Of course, there’s always the great U.S. Silver Eagle coin, containing one troy oz. of .999 purity silver.
U.S. Commemorative Coins
The U.S. Mint does more than make coins for general circulation. It creates unique coins to honor special people and events.
The first commemorative coin was the Columbian half dollar (honoring Christopher Columbus) of 1892. Another significant issue is the George Washington half-dollar.
It was created in 1982 to mark the 250th anniversary of Washington’s birth.
The George Washington Bicentennial Quarter was another commemorative coin on the 200th anniversary of the United States’ independence from England.
In 2019, the U.S. Mint began the American Innovation Dollars program in honor of innovators for each of the 50 states. The series will run through 2032.
Before that, the U.S. Territories quarters were issued to honor the District of Columbia and other U.S. territories.
Commemorative coins are scarce, as they have much smaller mintages than others. Adding one to a collection can be an exciting event for a numismatic enthusiast.
U.S. Gold Coins
Even though they are not circulating coins, U.S. gold coins are known for their unmatched artistic craftsmanship.
They were minted in small batches and only made from 1795-1933. Many have been melted down over the years, so they are exceedingly rare. Coins in perfect condition can sell for $28,000 or more.
Suppose you’re interested in modern coins made of precious metal.

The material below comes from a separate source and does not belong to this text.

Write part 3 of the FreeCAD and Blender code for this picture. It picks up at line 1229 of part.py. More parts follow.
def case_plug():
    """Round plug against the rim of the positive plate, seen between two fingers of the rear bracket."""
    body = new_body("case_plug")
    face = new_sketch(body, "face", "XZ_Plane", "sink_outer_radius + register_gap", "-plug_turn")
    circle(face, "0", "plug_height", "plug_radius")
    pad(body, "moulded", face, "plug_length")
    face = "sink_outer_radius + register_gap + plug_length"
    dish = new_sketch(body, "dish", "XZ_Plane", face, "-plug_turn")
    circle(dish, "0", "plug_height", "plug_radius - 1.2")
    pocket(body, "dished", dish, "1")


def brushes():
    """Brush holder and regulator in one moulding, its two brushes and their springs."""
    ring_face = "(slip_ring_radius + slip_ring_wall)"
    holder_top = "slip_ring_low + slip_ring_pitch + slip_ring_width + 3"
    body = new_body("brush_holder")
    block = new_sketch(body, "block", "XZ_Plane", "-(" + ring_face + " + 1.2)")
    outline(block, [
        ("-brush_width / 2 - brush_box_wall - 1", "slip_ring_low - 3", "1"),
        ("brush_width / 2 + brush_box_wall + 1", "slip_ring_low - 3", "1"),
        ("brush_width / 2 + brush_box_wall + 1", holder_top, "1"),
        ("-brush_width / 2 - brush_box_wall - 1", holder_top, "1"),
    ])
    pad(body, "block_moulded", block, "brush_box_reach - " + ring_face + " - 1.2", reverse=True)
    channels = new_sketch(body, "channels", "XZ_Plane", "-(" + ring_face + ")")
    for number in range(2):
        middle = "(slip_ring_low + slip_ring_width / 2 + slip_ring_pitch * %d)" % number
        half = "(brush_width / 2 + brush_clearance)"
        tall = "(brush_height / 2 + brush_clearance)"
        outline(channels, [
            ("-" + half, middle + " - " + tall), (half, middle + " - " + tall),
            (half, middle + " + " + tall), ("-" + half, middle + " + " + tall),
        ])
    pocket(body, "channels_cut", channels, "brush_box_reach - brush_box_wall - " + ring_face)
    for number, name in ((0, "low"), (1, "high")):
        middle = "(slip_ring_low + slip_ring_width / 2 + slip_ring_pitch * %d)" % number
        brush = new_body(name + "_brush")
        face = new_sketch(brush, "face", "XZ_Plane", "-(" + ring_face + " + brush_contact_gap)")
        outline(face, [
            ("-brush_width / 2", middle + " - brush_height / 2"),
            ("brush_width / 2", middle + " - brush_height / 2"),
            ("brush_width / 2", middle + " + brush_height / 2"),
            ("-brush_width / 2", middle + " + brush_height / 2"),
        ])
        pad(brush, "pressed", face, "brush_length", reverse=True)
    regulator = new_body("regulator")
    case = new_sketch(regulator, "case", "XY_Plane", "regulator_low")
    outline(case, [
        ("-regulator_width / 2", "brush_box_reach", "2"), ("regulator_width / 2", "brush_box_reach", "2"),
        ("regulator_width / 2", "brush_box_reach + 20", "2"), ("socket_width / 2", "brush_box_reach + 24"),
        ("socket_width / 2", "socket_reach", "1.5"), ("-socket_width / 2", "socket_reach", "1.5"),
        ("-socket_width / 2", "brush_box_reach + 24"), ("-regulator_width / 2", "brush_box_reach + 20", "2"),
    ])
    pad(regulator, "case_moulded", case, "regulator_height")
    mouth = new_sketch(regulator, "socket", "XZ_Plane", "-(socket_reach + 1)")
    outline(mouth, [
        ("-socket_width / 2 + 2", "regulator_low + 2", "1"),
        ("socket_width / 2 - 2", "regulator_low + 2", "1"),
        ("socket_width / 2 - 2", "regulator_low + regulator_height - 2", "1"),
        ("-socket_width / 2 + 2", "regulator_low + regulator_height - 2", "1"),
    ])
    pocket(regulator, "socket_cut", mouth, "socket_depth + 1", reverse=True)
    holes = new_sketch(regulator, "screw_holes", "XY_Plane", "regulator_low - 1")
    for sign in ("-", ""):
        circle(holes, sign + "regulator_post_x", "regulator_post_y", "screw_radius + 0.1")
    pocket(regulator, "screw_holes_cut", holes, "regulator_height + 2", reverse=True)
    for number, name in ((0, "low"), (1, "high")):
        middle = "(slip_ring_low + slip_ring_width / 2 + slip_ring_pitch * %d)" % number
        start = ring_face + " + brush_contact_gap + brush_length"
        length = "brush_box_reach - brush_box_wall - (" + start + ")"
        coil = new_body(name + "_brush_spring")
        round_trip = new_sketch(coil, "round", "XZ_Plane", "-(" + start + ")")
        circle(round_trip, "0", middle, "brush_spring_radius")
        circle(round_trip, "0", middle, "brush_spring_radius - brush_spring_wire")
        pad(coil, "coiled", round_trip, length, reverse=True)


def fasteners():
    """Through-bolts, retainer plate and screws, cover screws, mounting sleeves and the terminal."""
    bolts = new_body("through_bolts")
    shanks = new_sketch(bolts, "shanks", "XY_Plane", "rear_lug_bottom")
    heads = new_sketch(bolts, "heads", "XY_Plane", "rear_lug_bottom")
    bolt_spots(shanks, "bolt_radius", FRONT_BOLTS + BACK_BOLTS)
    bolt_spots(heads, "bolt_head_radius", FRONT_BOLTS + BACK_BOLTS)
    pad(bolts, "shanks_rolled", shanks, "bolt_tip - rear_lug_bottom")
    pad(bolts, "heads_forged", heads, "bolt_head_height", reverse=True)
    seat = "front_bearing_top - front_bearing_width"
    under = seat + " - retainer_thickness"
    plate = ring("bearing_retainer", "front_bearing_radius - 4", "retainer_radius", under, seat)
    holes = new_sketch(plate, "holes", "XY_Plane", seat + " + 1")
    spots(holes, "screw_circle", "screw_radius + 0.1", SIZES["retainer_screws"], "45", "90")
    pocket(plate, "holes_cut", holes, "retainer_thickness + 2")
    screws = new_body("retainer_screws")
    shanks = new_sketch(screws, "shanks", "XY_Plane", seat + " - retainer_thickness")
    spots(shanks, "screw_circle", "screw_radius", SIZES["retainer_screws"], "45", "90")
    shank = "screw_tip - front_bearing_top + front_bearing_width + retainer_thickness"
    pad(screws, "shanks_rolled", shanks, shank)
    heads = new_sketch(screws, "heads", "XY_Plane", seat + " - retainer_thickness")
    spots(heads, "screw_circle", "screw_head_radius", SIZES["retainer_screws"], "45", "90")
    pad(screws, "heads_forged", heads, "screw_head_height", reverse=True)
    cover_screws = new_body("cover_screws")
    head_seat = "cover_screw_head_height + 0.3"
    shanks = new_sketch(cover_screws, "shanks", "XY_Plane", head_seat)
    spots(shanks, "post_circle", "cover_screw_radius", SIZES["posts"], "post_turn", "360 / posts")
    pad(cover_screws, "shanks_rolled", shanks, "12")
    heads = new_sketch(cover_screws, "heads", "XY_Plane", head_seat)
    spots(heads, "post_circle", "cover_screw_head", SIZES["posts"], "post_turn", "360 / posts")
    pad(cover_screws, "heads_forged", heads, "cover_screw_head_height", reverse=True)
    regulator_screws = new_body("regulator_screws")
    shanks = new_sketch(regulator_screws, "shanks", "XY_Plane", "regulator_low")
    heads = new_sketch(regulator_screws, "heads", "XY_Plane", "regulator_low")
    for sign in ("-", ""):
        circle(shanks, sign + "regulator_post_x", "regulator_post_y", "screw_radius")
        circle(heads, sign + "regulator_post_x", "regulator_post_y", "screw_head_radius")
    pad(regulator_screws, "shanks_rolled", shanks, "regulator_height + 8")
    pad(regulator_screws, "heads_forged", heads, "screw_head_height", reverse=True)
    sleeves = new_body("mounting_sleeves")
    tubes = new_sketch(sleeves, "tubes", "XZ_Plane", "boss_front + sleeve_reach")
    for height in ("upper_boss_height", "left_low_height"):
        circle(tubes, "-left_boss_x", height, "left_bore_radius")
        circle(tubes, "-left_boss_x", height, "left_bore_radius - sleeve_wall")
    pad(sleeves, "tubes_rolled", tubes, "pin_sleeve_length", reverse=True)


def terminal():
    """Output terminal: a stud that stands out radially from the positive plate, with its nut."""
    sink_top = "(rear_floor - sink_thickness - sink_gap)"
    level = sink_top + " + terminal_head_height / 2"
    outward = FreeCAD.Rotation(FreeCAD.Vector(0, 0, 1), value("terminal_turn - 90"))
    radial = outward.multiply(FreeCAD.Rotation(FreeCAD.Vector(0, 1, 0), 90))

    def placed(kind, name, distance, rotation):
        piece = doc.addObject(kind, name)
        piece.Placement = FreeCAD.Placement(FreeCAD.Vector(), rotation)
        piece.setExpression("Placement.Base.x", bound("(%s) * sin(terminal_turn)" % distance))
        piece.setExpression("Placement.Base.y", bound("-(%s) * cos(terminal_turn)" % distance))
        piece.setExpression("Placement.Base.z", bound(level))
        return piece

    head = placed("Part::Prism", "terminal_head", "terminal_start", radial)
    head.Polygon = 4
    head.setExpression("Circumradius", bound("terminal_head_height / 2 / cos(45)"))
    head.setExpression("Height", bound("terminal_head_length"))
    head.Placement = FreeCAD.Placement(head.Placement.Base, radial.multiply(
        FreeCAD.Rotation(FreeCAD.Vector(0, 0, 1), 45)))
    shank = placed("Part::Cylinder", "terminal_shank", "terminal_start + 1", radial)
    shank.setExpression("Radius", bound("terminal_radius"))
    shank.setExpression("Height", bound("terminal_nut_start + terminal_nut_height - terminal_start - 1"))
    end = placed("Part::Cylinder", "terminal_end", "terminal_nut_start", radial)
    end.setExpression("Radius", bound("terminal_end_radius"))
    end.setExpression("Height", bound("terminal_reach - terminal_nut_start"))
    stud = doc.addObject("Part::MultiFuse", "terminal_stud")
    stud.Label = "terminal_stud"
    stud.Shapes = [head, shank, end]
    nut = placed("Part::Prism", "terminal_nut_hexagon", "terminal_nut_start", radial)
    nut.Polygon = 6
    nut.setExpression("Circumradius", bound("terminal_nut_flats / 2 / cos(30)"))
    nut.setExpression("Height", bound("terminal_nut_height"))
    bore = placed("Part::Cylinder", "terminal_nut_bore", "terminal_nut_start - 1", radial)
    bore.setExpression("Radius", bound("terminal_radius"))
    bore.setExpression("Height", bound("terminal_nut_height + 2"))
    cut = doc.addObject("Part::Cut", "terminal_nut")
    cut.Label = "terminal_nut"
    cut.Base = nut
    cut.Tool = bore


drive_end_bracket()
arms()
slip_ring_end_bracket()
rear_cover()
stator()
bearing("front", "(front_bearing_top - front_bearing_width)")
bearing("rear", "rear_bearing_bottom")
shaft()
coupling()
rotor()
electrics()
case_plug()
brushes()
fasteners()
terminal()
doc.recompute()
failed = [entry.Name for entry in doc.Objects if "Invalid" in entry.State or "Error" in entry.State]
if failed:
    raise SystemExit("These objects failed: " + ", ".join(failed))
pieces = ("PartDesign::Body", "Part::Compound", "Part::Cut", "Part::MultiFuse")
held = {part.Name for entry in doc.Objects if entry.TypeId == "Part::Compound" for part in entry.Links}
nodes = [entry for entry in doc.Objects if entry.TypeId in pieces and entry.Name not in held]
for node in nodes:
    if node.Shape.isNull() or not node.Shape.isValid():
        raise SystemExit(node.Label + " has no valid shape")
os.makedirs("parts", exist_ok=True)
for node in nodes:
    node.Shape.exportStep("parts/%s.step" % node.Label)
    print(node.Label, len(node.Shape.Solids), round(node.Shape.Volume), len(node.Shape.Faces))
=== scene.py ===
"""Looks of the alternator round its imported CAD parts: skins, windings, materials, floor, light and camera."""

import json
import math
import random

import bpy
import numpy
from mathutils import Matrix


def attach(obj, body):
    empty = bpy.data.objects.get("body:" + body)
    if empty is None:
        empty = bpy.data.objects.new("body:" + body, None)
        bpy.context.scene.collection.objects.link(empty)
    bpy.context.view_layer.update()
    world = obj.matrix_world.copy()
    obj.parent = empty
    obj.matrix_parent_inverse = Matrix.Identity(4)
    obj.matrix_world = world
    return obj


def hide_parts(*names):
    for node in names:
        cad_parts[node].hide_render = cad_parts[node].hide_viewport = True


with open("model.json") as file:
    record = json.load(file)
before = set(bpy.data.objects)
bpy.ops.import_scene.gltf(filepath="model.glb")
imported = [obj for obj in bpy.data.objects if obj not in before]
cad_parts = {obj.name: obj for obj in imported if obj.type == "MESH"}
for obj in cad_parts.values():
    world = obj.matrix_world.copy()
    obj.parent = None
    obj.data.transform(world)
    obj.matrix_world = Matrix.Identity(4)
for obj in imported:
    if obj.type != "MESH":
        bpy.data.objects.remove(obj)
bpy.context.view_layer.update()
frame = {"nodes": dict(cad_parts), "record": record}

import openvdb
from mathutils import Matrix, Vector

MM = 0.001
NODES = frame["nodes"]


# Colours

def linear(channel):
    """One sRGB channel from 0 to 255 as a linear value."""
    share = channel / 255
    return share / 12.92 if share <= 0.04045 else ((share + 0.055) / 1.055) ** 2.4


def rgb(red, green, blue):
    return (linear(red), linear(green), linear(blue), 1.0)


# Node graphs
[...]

In that case, the American Eagle Platinum Bullion coin and the American Eagle Palladium Bullion coin (also available in a proof finish for coin collectors) are two others.
For collectors, one of my favorite coins is the quarter eagle, a two hundred and fifty cent gold coin minted for over a hundred years at various U.S. Mints.
Discovering the World of U.S. Coins
As you can see, the U.S. Mint’s rich history includes countless coins, many of which feature beautiful artistic designs.
If you’re new to the world of numismatics, just learning about U.S. coinage can be fascinating. And if you’re starting or expanding a collection, hunting for some of these historic coins can be a real adventure.